Exercise directions
Which lines include the word "with"? Copy each of them.

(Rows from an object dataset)
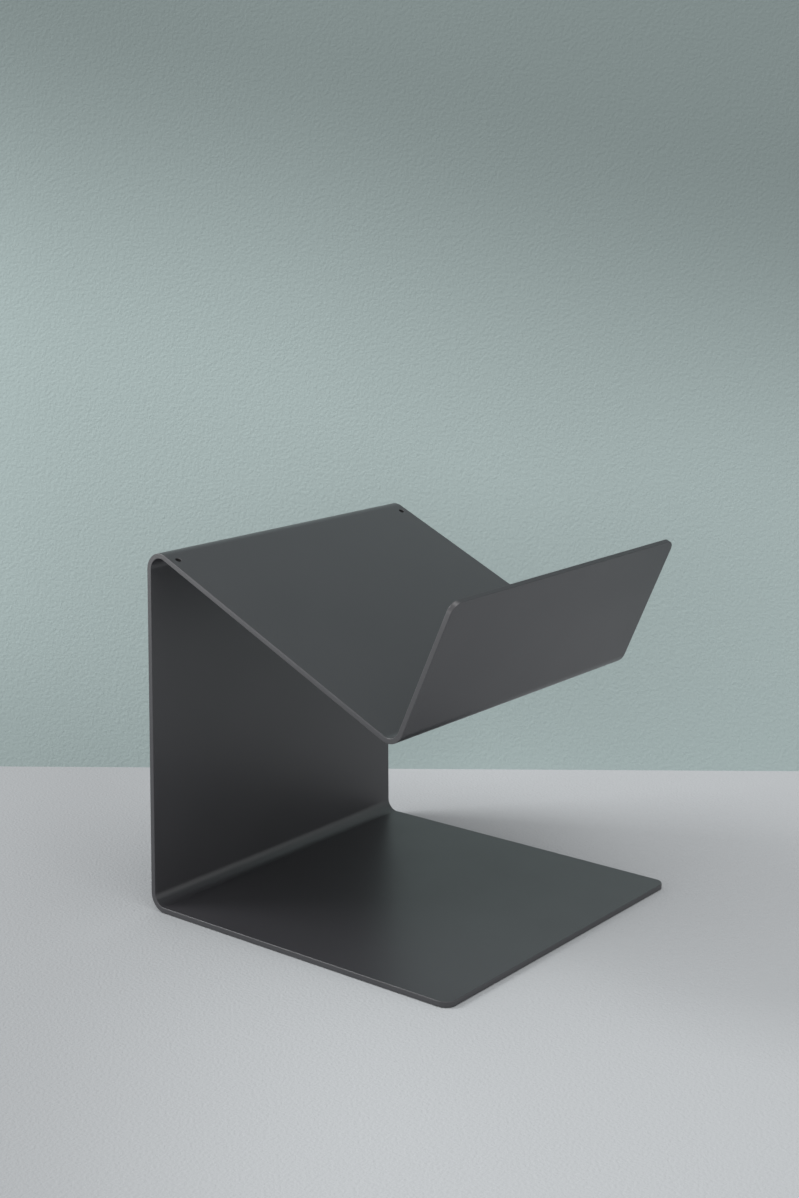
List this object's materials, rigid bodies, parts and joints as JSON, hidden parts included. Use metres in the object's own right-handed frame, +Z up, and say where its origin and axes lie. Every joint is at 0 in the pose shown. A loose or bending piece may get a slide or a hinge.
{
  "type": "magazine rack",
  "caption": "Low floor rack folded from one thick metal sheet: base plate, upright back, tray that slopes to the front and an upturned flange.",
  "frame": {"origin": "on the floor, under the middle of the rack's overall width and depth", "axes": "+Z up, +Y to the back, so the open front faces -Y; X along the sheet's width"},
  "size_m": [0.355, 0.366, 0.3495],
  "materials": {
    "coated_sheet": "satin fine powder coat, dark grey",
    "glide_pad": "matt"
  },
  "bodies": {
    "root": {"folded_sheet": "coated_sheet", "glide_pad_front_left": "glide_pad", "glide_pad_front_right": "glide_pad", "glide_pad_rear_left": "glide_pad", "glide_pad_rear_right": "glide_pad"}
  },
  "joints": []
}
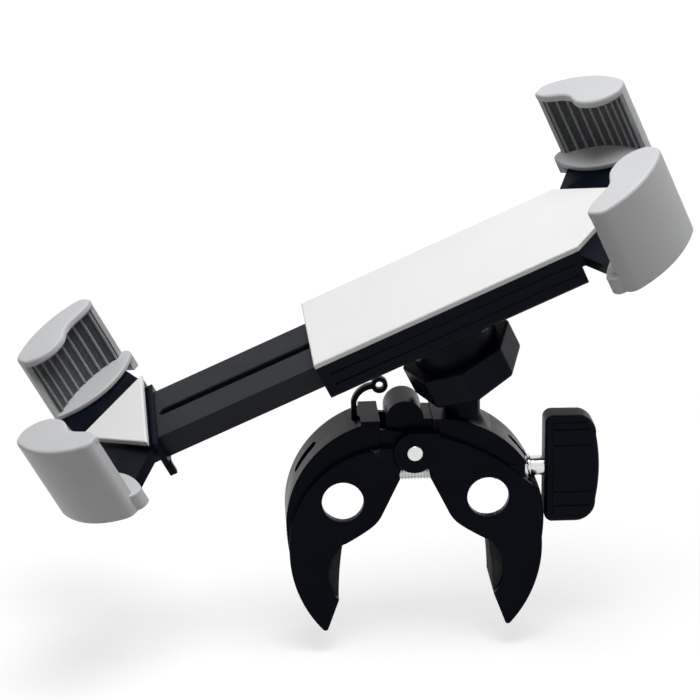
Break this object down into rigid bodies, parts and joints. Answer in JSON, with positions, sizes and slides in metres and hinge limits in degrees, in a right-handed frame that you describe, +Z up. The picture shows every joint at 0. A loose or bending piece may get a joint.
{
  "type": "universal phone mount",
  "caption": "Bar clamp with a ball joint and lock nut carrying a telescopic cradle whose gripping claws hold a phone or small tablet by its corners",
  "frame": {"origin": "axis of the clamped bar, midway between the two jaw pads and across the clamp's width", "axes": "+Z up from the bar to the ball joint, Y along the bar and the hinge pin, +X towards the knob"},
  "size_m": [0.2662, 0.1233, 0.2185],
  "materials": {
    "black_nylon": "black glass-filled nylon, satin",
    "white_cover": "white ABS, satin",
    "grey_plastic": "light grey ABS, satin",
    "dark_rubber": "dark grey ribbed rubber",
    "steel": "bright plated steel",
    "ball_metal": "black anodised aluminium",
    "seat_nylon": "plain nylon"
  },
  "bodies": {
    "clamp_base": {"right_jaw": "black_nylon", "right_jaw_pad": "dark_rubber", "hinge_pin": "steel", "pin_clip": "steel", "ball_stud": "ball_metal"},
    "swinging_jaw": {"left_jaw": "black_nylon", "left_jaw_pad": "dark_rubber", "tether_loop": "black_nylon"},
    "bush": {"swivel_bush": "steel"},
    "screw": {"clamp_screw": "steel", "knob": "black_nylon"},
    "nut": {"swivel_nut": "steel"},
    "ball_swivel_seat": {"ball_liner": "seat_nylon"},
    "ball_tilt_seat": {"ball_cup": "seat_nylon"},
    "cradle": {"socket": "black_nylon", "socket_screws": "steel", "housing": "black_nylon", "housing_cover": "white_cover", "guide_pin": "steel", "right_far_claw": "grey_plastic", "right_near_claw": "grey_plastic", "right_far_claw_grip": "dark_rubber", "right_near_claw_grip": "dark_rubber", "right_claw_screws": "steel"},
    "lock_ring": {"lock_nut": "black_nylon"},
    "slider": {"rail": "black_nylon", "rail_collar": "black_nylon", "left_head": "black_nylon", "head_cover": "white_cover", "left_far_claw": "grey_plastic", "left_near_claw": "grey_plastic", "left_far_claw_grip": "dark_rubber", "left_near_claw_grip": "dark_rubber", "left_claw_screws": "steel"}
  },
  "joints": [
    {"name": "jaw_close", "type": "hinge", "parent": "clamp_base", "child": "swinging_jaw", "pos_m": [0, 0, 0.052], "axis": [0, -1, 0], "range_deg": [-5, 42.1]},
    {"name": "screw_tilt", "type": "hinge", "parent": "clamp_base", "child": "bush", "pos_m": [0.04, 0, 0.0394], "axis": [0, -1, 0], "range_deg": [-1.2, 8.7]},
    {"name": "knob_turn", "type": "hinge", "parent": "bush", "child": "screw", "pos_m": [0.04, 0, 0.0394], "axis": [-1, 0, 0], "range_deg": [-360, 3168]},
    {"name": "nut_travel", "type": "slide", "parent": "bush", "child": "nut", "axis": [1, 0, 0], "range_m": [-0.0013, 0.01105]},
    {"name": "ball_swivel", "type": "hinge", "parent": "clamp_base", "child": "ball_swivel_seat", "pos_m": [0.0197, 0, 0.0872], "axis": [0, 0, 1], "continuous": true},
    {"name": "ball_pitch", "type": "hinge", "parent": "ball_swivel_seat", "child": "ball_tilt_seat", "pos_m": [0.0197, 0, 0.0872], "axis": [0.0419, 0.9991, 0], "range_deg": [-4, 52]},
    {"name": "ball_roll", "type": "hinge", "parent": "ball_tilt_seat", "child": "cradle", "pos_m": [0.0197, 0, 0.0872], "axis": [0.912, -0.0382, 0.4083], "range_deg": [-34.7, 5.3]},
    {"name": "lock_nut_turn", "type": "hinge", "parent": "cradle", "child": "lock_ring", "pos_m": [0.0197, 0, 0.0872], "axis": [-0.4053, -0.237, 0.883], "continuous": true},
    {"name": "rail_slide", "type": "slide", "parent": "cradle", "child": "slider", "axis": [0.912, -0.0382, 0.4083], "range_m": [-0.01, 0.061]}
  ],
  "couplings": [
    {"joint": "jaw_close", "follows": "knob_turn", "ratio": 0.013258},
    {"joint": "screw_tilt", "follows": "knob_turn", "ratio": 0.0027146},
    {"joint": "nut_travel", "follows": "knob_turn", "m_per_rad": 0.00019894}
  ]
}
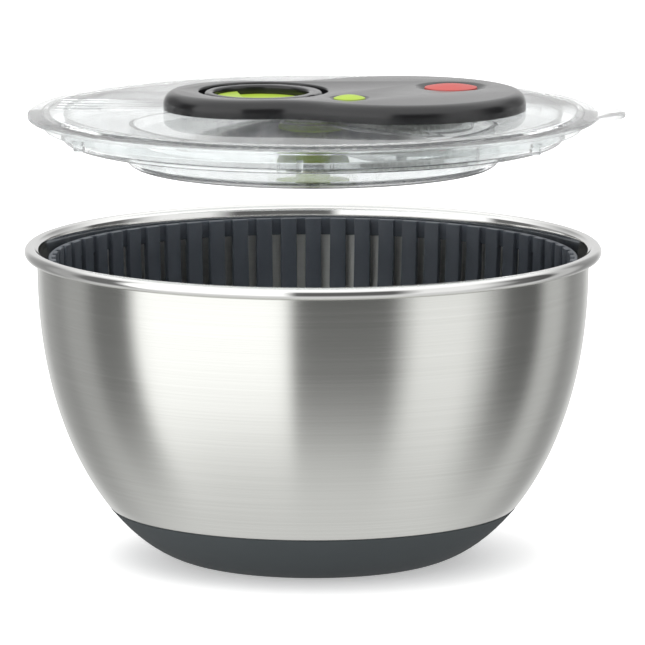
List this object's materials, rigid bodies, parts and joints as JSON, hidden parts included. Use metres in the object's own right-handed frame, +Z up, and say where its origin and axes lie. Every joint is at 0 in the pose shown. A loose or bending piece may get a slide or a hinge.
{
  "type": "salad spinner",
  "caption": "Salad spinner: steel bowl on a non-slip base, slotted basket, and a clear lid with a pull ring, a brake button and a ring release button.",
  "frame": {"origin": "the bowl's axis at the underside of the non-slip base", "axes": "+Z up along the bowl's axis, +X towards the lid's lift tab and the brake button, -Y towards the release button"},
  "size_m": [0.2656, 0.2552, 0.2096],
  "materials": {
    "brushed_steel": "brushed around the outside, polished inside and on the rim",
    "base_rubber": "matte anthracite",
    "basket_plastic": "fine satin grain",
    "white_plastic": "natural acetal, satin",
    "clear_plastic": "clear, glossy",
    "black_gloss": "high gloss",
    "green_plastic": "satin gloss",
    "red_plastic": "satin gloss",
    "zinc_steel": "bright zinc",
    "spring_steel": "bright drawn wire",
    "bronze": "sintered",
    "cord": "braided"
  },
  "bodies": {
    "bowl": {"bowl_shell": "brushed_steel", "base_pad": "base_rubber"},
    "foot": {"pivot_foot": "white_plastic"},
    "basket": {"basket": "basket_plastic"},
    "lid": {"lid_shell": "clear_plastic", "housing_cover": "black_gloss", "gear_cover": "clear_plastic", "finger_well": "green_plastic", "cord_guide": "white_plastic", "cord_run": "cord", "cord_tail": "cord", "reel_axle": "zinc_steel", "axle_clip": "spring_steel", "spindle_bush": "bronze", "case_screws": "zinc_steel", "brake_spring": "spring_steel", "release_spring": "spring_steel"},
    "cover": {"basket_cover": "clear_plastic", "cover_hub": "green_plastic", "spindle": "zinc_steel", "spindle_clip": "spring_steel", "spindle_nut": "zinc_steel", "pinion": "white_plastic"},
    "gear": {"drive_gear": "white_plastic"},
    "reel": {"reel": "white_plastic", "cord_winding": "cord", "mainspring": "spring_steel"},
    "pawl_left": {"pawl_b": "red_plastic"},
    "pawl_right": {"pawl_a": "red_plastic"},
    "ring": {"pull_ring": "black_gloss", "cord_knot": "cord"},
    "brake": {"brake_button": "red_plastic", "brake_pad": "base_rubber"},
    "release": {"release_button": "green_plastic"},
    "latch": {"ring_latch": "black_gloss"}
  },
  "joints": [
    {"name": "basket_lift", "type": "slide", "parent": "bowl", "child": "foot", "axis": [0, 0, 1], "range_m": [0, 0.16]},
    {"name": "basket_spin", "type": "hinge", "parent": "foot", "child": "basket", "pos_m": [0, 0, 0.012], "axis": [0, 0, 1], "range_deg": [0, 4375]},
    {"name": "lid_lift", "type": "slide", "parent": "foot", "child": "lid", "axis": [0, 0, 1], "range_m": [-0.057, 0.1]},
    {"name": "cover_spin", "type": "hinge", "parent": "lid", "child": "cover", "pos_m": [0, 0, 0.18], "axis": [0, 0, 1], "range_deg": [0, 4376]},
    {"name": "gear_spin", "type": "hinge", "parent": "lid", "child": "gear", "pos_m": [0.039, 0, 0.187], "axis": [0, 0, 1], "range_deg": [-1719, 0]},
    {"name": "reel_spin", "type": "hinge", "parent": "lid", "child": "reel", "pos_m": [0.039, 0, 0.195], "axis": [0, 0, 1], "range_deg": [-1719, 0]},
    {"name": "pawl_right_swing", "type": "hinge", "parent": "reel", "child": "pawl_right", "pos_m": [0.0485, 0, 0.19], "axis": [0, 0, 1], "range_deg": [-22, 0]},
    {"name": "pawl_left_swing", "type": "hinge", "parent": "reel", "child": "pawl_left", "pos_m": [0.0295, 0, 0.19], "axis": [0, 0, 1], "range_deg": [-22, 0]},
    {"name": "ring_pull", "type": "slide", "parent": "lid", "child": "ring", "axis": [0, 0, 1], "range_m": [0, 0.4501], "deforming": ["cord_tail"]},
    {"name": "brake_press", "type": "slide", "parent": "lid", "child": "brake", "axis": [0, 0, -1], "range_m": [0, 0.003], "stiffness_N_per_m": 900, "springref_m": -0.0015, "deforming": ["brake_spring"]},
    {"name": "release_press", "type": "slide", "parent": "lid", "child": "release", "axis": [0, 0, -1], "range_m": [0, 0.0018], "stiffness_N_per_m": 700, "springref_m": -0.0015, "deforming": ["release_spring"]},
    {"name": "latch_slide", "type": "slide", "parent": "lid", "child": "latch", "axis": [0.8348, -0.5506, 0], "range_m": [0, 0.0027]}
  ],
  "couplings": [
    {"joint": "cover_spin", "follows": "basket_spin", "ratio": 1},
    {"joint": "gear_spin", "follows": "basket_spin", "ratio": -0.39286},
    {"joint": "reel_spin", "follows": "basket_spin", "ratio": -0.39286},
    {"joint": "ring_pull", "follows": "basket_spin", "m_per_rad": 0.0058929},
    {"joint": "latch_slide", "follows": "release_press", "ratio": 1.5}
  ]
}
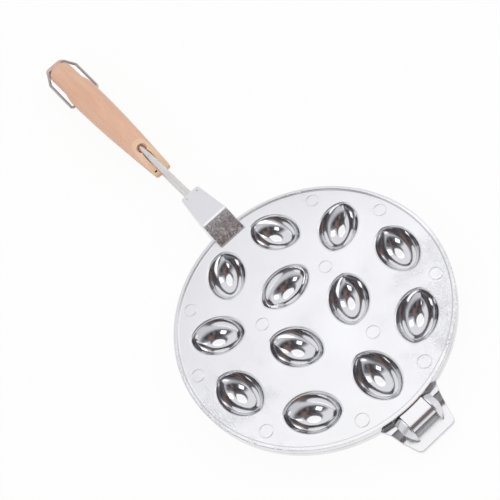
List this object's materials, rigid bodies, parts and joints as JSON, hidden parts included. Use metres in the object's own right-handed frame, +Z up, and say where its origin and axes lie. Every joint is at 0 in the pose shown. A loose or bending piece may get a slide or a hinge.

The completed task
Break this object down into rigid bodies, parts and joints. Answer in JSON, with positions, sizes and slides in metres and hinge limits in degrees, in a right-handed frame that you describe, +Z up. The picture shows every joint at 0. A loose or bending piece may get a joint.
  "caption": "Bar clamp with a ball joint and lock nut carrying a telescopic cradle whose gripping claws hold a phone or small tablet by its corners",
  "caption": "Salad spinner: steel bowl on a non-slip base, slotted basket, and a clear lid with a pull ring, a brake button and a ring release button.",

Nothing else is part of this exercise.